(Translated from Bengali )
GHAZIPUR,
31st March, 1890.
DEAR SIR,
I haven’t been here for the last few days and am again going away today. I have asked brother Gangadhar to come here; and if he comes, we go over to you together. For some special reasons, I shall continue to stay in secret in a village some distance from this place, and there’s no facility for writing any letter from that place, owing to which I could not reply to your letter so long. Brother Gangadhar is very likely to come, otherwise the reply to my note would have reached me. Brother Abhedananda is putting up with Doctor Priya at Varanasi. Another brother of mine had been with me, but has left for Abhedananda’s place. The news of his arrival has not yet been received, and, his health being bad, I am rather anxious for his sake. I have behaved very cruelly towards him — that is, I have harassed him much to make him leave my company.
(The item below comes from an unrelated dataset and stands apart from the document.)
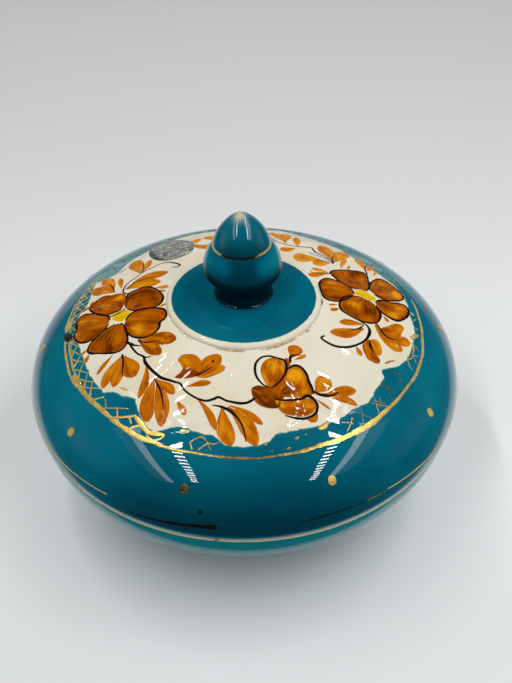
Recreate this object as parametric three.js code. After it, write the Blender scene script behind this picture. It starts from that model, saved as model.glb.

There’s no help, you see; I am so very weak-hearted, so much overmastered by the distractions of love! Bless me that I may harden. What shall I say to you about the condition of my mind! Oh, it is as if the hell-fire is burning there day and night! Nothing, nothing could I do yet! And this life seems muddled away in vain; I feel quite helpless as to what to do! The Babaji throws out honeyed words and keeps me from leaving. Ah, what shall I say? I am committing hundreds of offenses against you — please excuse them as so many misdoings of a man driven mad with mental agonies. Abhedananda is suffering from dysentery. I shall be very much obliged if you will kindly inquire about his condition and send him down to our Math in case he wants to go there with our brother who has come from here. My Gurubhais must be thinking me very cruel and selfish. Oh, what can I do? Who will see deep down into my mind? Who will know how much I am suffering day and night? Bless me that I may have the most unflinching patience and perseverance.
With countless greetings,
Yours etc.,
VIVEKANANDA.
PS. Abhedananda is staying in Doctor Priya’s house at Sonarpura. My lumbago is as before.
VIVEKANANDA.
- ^Letters i – iv, vi – xiv, xvi – xxii, xxiv – xxvi, xxix, xxxi – xxxiii and cxxiv are translated from Bengali letters written to Pramadadas Mitra of Varanasi, an orthodox Hindu, for whose profound erudition and piety Swamiji had the highest regard. These letters are most interesting being written (except the last) at a time when, after his Master’s passing away, Swamiji was leading a wandering monk’s life. In the early days he used to sign his name as Narendranath, though his now famous name, Vivekananda, is printed in all these pages for easy comprehension.